- Data section -
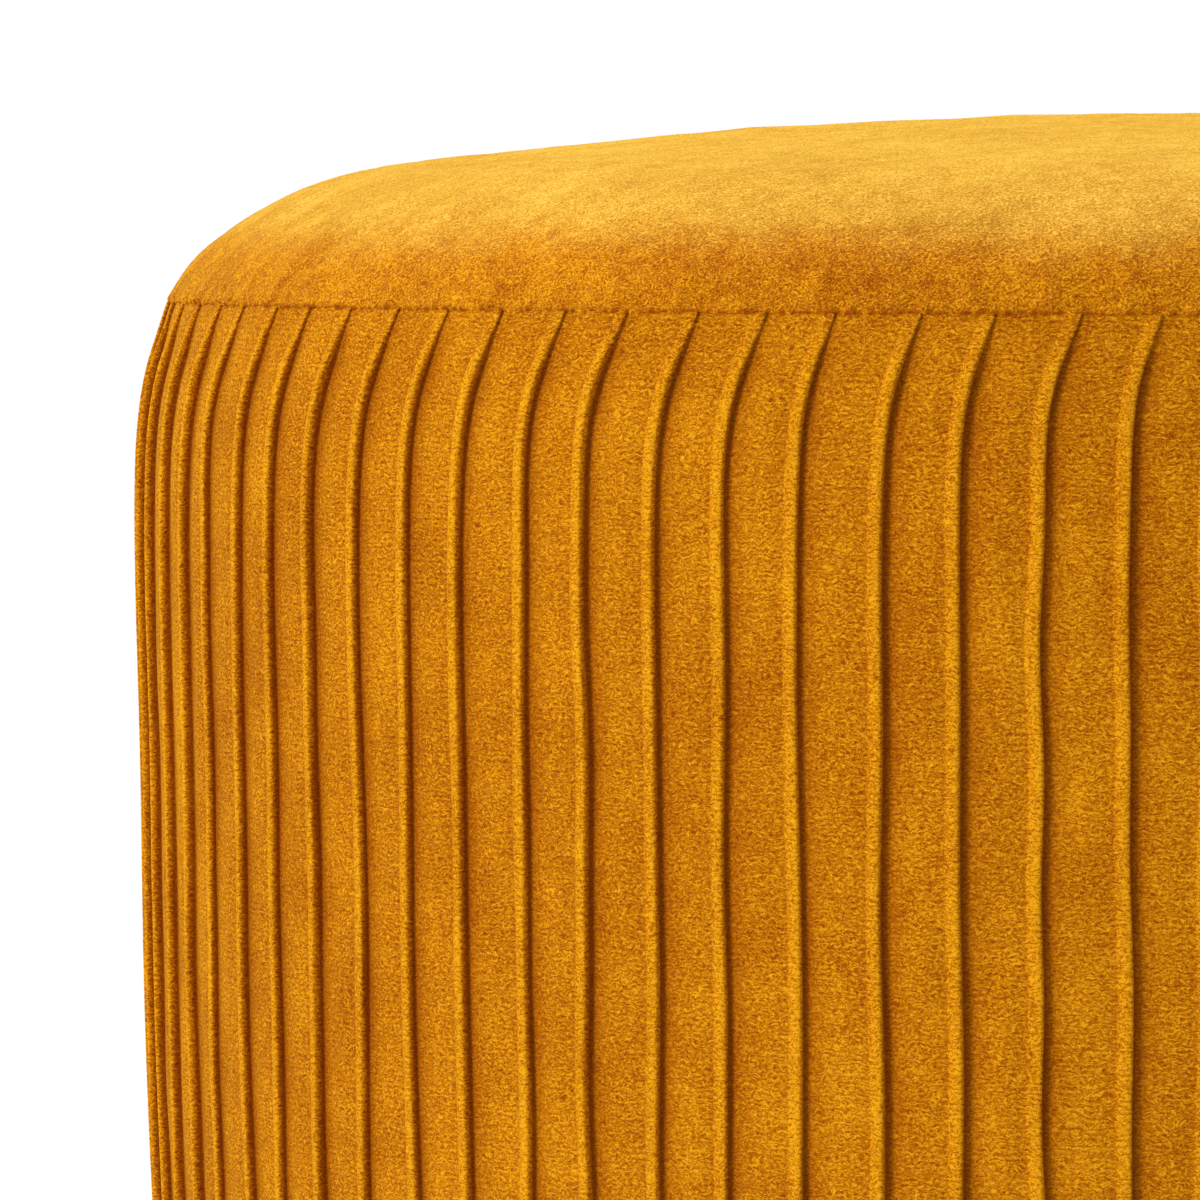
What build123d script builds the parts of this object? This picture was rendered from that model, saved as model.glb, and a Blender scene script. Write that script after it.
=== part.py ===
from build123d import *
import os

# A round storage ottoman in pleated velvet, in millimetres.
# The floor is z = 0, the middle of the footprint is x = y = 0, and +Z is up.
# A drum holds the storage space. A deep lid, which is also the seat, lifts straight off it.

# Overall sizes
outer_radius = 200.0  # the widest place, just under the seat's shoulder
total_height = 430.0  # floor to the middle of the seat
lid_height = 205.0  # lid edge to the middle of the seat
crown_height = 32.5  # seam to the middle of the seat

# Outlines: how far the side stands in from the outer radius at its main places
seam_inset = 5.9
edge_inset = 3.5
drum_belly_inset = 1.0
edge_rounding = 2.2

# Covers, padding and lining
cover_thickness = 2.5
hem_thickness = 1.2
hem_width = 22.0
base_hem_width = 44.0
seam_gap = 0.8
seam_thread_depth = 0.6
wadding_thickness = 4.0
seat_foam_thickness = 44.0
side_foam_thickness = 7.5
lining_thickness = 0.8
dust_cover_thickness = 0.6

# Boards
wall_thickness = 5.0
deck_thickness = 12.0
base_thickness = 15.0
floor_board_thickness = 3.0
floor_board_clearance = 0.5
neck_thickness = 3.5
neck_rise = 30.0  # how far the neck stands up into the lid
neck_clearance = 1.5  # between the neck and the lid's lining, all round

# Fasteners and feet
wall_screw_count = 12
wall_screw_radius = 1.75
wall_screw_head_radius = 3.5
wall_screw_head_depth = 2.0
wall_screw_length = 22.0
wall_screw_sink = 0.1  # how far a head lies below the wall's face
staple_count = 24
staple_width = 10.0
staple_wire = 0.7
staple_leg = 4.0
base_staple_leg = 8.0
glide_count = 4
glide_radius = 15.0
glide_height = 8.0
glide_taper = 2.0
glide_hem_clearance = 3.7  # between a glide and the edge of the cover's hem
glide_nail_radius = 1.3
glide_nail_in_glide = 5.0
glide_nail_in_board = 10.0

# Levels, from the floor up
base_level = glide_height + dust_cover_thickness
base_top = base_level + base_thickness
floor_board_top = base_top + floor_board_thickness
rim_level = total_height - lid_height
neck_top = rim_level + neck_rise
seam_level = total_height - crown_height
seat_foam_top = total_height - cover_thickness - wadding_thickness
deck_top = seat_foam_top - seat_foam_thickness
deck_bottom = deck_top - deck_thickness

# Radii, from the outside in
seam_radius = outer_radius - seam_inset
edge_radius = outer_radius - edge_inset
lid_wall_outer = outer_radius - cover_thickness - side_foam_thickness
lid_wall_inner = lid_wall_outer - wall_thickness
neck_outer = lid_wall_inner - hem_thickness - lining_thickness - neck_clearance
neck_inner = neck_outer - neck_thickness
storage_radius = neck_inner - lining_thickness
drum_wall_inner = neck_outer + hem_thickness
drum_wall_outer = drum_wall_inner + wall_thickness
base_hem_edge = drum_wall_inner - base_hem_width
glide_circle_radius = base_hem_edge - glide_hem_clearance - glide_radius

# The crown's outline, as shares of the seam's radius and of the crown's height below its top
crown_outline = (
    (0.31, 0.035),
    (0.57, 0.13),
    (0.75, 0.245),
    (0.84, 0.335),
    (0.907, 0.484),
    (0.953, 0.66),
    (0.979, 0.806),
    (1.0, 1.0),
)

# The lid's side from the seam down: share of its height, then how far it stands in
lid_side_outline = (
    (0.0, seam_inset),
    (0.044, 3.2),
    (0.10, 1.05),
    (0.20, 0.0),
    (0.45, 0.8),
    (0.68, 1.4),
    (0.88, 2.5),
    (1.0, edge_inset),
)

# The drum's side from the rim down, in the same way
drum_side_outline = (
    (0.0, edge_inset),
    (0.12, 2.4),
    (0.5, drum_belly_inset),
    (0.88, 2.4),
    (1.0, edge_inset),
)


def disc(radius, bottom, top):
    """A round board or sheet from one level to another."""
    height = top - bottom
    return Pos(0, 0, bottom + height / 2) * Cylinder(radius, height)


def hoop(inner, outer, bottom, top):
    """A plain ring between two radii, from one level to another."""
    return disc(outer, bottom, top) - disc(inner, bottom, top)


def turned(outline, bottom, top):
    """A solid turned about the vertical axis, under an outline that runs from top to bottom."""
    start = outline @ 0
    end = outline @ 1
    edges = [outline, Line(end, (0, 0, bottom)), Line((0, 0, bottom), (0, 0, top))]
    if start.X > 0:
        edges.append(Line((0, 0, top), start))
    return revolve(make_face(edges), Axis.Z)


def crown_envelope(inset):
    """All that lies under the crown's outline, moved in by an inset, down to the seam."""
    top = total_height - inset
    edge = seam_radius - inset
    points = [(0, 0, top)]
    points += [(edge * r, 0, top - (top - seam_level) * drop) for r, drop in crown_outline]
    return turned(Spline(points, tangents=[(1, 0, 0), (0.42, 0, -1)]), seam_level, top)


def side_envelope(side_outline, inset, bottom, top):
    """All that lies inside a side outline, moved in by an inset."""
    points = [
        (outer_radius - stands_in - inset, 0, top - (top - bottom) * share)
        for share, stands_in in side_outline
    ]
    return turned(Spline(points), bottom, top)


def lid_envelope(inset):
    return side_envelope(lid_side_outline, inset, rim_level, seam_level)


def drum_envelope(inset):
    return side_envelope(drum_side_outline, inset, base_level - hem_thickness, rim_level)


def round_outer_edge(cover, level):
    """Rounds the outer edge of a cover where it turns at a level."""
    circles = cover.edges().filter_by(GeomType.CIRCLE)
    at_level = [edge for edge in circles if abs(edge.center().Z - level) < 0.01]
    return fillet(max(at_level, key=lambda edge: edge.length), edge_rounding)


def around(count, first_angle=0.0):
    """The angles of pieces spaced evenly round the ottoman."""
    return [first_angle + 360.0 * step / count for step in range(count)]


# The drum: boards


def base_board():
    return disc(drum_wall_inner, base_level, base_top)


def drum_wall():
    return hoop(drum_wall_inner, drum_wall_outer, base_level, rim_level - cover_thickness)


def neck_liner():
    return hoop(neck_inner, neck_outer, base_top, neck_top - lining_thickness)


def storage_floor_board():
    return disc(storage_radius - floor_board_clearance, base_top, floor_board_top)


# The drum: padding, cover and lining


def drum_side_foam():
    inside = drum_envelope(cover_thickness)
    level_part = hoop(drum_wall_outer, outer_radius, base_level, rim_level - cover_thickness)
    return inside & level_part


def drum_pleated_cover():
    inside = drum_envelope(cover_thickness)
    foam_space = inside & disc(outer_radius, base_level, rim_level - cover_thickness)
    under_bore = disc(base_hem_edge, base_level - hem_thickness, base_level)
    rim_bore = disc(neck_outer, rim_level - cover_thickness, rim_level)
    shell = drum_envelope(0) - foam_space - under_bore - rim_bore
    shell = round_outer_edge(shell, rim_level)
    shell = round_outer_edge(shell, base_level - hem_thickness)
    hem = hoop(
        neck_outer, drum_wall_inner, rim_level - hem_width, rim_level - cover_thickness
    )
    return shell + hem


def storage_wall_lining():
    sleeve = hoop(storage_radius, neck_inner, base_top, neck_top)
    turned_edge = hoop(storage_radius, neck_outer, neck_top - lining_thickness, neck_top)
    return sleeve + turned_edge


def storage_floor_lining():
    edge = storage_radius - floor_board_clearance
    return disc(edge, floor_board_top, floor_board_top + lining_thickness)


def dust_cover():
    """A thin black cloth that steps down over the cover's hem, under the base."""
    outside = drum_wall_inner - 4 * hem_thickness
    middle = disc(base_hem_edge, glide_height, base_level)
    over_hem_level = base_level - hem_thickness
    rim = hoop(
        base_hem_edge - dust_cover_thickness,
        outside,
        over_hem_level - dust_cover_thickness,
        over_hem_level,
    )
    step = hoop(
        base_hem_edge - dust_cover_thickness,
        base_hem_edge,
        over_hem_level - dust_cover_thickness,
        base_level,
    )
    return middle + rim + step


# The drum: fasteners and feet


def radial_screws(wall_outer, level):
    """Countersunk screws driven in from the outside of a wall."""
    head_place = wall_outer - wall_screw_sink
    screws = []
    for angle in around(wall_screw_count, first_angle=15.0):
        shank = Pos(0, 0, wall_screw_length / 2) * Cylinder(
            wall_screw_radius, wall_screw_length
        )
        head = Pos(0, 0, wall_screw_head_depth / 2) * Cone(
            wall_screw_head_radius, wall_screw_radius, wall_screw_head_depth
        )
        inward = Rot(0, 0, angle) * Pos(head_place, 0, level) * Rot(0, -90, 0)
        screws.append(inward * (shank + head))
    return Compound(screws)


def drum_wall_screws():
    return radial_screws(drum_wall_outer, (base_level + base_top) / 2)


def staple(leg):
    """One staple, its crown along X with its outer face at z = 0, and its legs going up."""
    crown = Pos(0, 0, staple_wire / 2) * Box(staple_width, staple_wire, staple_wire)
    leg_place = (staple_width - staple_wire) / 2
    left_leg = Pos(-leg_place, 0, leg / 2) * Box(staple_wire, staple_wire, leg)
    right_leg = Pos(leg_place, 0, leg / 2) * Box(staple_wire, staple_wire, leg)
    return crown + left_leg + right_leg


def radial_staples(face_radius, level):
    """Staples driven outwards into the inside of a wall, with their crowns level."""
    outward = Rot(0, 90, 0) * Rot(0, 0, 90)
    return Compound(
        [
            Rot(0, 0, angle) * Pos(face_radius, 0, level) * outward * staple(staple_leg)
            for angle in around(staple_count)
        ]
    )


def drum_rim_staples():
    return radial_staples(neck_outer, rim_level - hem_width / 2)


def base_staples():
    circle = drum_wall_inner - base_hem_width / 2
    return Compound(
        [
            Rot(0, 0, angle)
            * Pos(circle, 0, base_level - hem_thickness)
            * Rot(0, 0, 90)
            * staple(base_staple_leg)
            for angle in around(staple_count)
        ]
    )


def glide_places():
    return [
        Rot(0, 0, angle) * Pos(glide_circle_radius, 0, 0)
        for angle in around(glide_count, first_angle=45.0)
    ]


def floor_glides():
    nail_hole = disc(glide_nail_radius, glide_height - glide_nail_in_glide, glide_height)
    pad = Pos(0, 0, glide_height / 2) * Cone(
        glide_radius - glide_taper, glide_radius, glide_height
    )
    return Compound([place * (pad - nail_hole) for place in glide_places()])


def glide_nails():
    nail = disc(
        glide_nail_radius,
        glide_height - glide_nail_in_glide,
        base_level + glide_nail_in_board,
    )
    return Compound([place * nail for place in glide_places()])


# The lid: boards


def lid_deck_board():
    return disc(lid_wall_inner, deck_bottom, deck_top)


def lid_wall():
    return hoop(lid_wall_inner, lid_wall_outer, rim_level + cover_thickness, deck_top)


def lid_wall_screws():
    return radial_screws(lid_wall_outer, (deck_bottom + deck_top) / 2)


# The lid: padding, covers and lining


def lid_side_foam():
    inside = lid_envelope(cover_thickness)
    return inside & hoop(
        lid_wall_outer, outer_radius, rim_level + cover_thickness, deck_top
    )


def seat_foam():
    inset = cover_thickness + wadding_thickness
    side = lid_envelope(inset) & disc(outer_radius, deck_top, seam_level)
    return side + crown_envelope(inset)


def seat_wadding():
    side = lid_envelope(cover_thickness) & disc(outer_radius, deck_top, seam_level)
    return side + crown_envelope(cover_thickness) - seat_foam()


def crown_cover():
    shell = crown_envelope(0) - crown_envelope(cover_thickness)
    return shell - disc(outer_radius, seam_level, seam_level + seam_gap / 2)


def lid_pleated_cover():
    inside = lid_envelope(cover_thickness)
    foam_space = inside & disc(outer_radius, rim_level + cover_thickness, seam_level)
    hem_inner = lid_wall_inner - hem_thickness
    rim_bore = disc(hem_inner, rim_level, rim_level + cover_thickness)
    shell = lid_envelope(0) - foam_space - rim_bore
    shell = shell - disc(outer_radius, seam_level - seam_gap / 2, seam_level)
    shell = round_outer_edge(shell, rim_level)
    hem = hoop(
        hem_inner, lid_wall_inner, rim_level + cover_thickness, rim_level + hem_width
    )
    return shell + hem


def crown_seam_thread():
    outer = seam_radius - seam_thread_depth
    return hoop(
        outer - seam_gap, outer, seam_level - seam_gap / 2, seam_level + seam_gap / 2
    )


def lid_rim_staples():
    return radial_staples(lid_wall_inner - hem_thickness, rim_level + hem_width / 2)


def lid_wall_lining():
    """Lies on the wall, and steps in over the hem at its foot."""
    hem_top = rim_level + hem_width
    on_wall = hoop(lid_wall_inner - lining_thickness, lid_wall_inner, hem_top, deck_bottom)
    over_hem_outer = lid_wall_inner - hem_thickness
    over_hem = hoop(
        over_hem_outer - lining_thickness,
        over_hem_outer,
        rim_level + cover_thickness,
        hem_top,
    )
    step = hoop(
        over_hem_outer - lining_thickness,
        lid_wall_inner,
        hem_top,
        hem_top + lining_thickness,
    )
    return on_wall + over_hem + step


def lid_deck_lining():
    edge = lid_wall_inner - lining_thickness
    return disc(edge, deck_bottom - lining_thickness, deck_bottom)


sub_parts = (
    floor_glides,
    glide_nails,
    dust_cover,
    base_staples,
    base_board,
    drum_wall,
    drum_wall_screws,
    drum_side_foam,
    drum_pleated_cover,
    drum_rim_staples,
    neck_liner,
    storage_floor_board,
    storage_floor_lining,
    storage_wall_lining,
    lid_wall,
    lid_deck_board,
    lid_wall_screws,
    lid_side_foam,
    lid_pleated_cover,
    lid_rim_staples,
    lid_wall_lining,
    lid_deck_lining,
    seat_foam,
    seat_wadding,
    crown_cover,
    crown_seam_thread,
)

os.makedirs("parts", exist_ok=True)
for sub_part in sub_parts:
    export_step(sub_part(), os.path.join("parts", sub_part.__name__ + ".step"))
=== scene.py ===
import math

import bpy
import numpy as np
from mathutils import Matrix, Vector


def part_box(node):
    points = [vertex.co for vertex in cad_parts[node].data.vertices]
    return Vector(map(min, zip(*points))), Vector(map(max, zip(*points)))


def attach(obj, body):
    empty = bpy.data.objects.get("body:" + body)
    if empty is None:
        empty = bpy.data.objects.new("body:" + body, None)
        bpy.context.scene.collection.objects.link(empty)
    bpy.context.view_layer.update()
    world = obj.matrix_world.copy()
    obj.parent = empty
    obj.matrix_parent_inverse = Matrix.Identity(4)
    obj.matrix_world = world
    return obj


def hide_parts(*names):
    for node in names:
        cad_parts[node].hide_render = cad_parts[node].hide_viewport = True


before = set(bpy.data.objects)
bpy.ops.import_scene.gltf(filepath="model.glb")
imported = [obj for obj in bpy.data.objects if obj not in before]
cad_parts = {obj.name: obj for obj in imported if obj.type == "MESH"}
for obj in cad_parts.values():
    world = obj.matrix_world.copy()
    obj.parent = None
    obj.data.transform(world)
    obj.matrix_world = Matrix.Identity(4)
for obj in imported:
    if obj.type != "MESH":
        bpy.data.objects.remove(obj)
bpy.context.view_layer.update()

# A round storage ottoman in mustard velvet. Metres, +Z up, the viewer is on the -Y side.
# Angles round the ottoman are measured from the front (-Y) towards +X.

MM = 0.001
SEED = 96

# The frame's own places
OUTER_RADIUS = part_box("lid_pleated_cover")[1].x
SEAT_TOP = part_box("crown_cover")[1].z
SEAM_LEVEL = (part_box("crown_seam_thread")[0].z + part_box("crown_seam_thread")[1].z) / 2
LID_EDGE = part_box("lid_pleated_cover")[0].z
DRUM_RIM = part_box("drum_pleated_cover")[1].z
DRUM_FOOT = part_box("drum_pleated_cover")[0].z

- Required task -
Reproduce verbatim only the segment of the listing bounded by the line containing "for sub_part in" and the line containing "bpy.data.objects.remove(obj)", with both boundary lines included.

- Full answer -
for sub_part in sub_parts:
    export_step(sub_part(), os.path.join("parts", sub_part.__name__ + ".step"))
=== scene.py ===
import math

import bpy
import numpy as np
from mathutils import Matrix, Vector


def part_box(node):
    points = [vertex.co for vertex in cad_parts[node].data.vertices]
    return Vector(map(min, zip(*points))), Vector(map(max, zip(*points)))


def attach(obj, body):
    empty = bpy.data.objects.get("body:" + body)
    if empty is None:
        empty = bpy.data.objects.new("body:" + body, None)
        bpy.context.scene.collection.objects.link(empty)
    bpy.context.view_layer.update()
    world = obj.matrix_world.copy()
    obj.parent = empty
    obj.matrix_parent_inverse = Matrix.Identity(4)
    obj.matrix_world = world
    return obj


def hide_parts(*names):
    for node in names:
        cad_parts[node].hide_render = cad_parts[node].hide_viewport = True


before = set(bpy.data.objects)
bpy.ops.import_scene.gltf(filepath="model.glb")
imported = [obj for obj in bpy.data.objects if obj not in before]
cad_parts = {obj.name: obj for obj in imported if obj.type == "MESH"}
for obj in cad_parts.values():
    world = obj.matrix_world.copy()
    obj.parent = None
    obj.data.transform(world)
    obj.matrix_world = Matrix.Identity(4)
for obj in imported:
    if obj.type != "MESH":
        bpy.data.objects.remove(obj)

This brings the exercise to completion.